Mount Zion, true pole of the earth, the Great King’s city! —Psalm 48
Some reflections on our visit to the empty tomb:
That Jesus Christ rose from the dead in the Holy Sepulcher is one of the most solidly established facts of ancient history.
It is not just that there are no bones in the tomb. (We pilgrims can say that we have seen this with our own eyes.)
It is also that there are multiple, independent eye-witness accounts of people who saw and spoke with Christ after He had been crucified and died.
History cannot be an exact science. The smarter bet is: Jesus Christ rose and walked out of the Holy Sepulcher. It is more likely that He did than that He didn’t.
The historical fact that Jesus came back from the dead is not itself an article of faith. We did not go on pilgrimage to the Holy Sepulcher just because Jesus rose from the dead there. We—and countless pilgrims before us—went to the empty tomb because of what the resurrection of Christ has to do with us.
Other people besides Jesus Christ have come back from the dead. We read in the gospels that Lazarus came back from the dead, the son of the widow of Nain came back from the dead, Jairus’ daughter came back from the dead.
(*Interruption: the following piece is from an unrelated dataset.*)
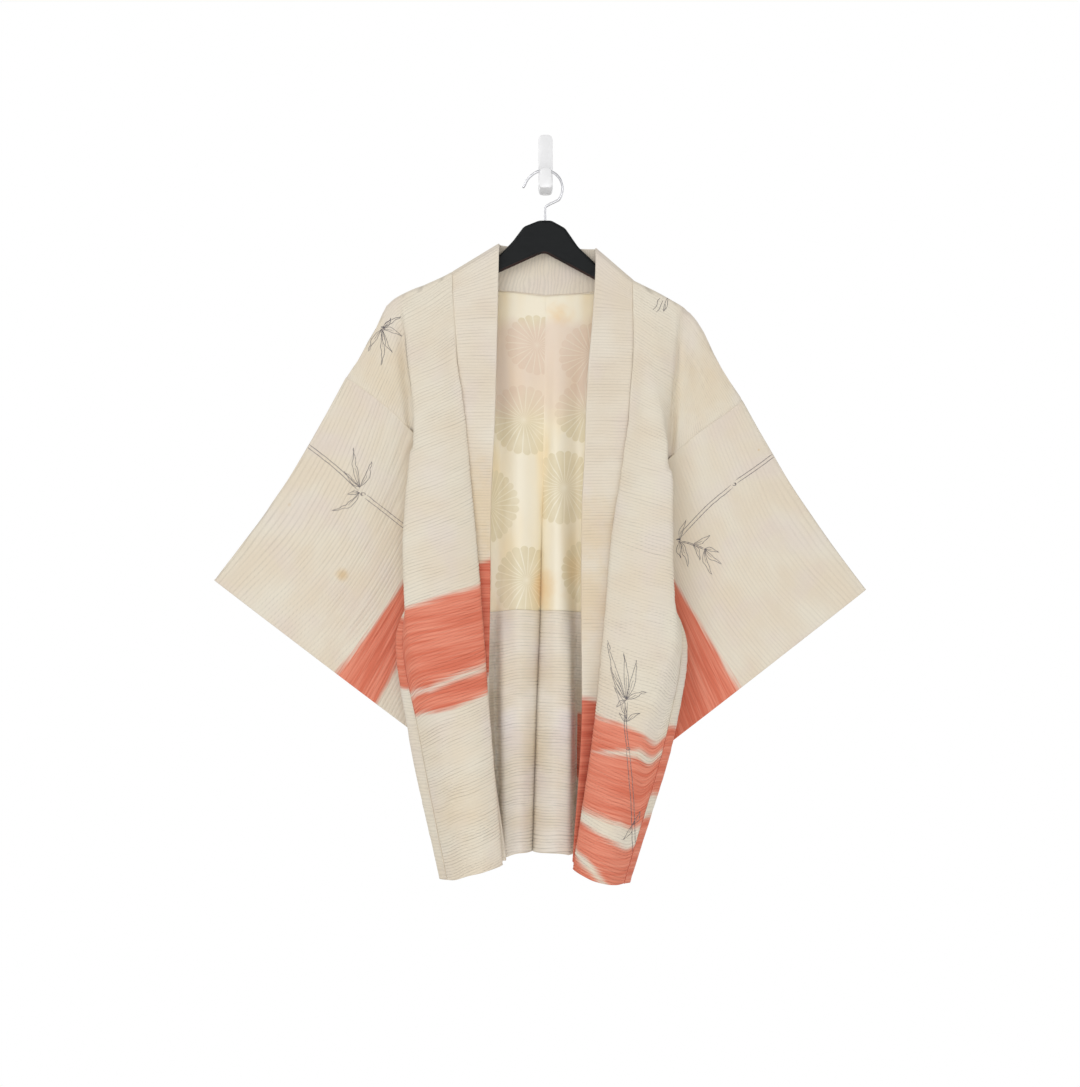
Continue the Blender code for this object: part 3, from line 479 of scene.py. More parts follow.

But the man who rose from the dead in the Holy Sepulcher is the Son of God and the Redeemer of the world. The man who came back from the dead in the Holy Sepulcher is the Head of the Body of the Church. The man who came back from the dead in the Holy Sepulcher rose to everlasting life, the first fruits of the final resurrection.
This man’s coming back from the dead has everything to do with us. It is the most important fact of all the facts of life. We believe that because He walked out of the tomb, we can hope for every good thing from God.
Here is how Pope Benedict put it when he visited the Holy Sepulcher in May:
Here the history of humanity was decisively changed. The long reign of sin and death was shattered by the triumph of obedience and life.
Here Christ, the new Adam, taught us that evil never has the last word, that love is stronger than death, that our future, and the future of all humanity, lies in the hands of a faithful and provident God.
The Holy Sepulcher is the center of the world. All time, all history, revolve around it. The entire universe revolves around this little cave.
We do not live in a chaos of darkness careening towards nothing. No: We live in the loving hands of the God who raised His Son from the dead in the Holy Sepulcher in Jerusalem.